--- Data section ---
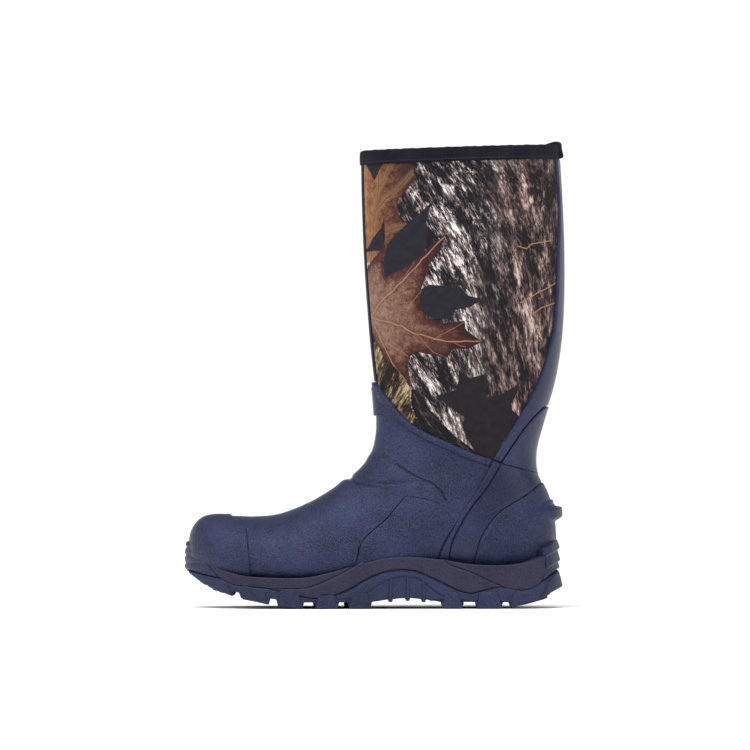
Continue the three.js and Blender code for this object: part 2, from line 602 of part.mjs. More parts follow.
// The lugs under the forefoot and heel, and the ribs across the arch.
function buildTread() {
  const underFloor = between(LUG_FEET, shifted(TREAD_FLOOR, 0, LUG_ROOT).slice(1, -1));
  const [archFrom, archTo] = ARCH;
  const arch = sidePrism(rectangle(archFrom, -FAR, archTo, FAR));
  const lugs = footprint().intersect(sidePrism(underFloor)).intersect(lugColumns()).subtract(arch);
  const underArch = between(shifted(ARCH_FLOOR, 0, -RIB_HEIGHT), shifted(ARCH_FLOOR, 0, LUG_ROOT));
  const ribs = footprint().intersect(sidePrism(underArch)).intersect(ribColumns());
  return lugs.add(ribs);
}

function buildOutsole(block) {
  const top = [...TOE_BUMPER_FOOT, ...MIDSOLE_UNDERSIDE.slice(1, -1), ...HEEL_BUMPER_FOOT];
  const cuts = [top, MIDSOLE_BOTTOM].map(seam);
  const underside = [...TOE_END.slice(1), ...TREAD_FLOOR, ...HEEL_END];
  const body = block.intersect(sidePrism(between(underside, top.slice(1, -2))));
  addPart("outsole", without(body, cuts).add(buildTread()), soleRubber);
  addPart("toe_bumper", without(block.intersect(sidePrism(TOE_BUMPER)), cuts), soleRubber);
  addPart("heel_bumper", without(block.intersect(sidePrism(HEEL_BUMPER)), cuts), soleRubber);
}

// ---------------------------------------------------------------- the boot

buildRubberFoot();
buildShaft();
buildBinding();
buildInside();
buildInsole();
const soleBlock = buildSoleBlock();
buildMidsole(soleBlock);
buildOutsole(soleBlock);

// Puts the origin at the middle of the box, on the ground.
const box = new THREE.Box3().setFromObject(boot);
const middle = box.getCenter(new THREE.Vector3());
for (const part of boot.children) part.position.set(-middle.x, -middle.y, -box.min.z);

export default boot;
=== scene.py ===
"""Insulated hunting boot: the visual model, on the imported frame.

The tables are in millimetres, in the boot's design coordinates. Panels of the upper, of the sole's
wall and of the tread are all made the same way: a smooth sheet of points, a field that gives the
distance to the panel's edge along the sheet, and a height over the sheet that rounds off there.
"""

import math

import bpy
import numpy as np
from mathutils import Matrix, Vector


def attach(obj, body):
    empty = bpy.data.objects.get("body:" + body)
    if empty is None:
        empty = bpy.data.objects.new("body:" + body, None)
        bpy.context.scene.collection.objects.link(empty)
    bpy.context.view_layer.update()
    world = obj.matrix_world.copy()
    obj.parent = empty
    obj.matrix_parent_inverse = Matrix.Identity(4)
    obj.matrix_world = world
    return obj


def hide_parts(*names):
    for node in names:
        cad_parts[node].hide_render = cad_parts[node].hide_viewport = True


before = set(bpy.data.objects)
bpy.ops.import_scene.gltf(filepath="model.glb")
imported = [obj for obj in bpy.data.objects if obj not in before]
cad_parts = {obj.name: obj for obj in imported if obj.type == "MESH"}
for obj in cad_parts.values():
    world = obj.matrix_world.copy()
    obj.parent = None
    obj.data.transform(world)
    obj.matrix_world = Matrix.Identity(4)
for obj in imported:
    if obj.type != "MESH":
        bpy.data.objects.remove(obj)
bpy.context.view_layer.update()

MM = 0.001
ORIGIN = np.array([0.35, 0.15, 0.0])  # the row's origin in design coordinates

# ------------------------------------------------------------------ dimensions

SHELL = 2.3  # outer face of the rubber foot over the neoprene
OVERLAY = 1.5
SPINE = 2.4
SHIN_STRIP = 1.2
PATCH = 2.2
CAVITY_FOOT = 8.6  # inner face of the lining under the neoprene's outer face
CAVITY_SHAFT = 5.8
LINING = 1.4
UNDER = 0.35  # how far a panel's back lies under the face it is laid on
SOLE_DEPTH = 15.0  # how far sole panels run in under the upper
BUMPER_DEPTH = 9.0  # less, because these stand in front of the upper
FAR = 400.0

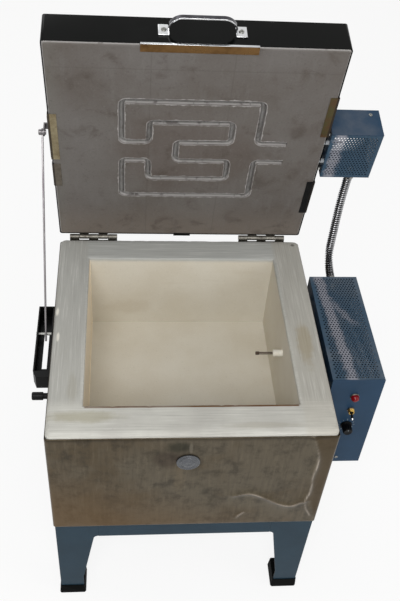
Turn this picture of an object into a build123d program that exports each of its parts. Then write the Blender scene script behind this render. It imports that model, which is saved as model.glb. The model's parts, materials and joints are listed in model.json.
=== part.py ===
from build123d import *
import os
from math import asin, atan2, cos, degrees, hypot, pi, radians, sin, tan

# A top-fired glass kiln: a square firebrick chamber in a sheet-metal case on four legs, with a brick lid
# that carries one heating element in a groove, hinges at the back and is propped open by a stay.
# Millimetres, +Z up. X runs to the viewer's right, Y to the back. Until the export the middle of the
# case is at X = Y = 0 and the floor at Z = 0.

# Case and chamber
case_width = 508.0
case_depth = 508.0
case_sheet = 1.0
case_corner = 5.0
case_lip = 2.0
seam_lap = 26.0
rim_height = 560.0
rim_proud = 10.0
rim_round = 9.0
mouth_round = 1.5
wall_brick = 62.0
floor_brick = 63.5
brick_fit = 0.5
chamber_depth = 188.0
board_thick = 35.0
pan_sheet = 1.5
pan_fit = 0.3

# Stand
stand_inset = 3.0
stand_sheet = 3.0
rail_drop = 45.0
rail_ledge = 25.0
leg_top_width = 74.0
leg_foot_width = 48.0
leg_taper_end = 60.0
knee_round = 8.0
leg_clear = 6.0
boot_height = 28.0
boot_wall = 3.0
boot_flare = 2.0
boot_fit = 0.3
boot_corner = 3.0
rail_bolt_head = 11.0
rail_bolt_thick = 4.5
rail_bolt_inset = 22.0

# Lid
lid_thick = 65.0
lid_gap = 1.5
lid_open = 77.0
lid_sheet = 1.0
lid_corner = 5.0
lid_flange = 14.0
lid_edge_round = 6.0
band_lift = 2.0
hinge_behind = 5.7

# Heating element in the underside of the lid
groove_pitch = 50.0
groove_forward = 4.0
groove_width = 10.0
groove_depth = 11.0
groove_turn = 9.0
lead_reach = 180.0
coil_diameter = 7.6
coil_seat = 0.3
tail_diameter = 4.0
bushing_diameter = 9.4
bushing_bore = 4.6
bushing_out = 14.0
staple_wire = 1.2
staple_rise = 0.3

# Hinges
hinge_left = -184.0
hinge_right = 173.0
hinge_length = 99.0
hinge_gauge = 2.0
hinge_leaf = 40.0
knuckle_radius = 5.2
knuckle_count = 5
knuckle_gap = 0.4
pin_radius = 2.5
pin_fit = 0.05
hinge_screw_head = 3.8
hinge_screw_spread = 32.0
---
What you have to do » Nothing but the lines from the one with "on the ground." to the one with "obj.matrix_parent_inverse = Matrix.Identity(4)" should be echoed, both of them included, exactly as written.

Answer »
// Puts the origin at the middle of the box, on the ground.
const box = new THREE.Box3().setFromObject(boot);
const middle = box.getCenter(new THREE.Vector3());
for (const part of boot.children) part.position.set(-middle.x, -middle.y, -box.min.z);

export default boot;
=== scene.py ===
"""Insulated hunting boot: the visual model, on the imported frame.

The tables are in millimetres, in the boot's design coordinates. Panels of the upper, of the sole's
wall and of the tread are all made the same way: a smooth sheet of points, a field that gives the
distance to the panel's edge along the sheet, and a height over the sheet that rounds off there.
"""

import math

import bpy
import numpy as np
from mathutils import Matrix, Vector


def attach(obj, body):
    empty = bpy.data.objects.get("body:" + body)
    if empty is None:
        empty = bpy.data.objects.new("body:" + body, None)
        bpy.context.scene.collection.objects.link(empty)
    bpy.context.view_layer.update()
    world = obj.matrix_world.copy()
    obj.parent = empty
    obj.matrix_parent_inverse = Matrix.Identity(4)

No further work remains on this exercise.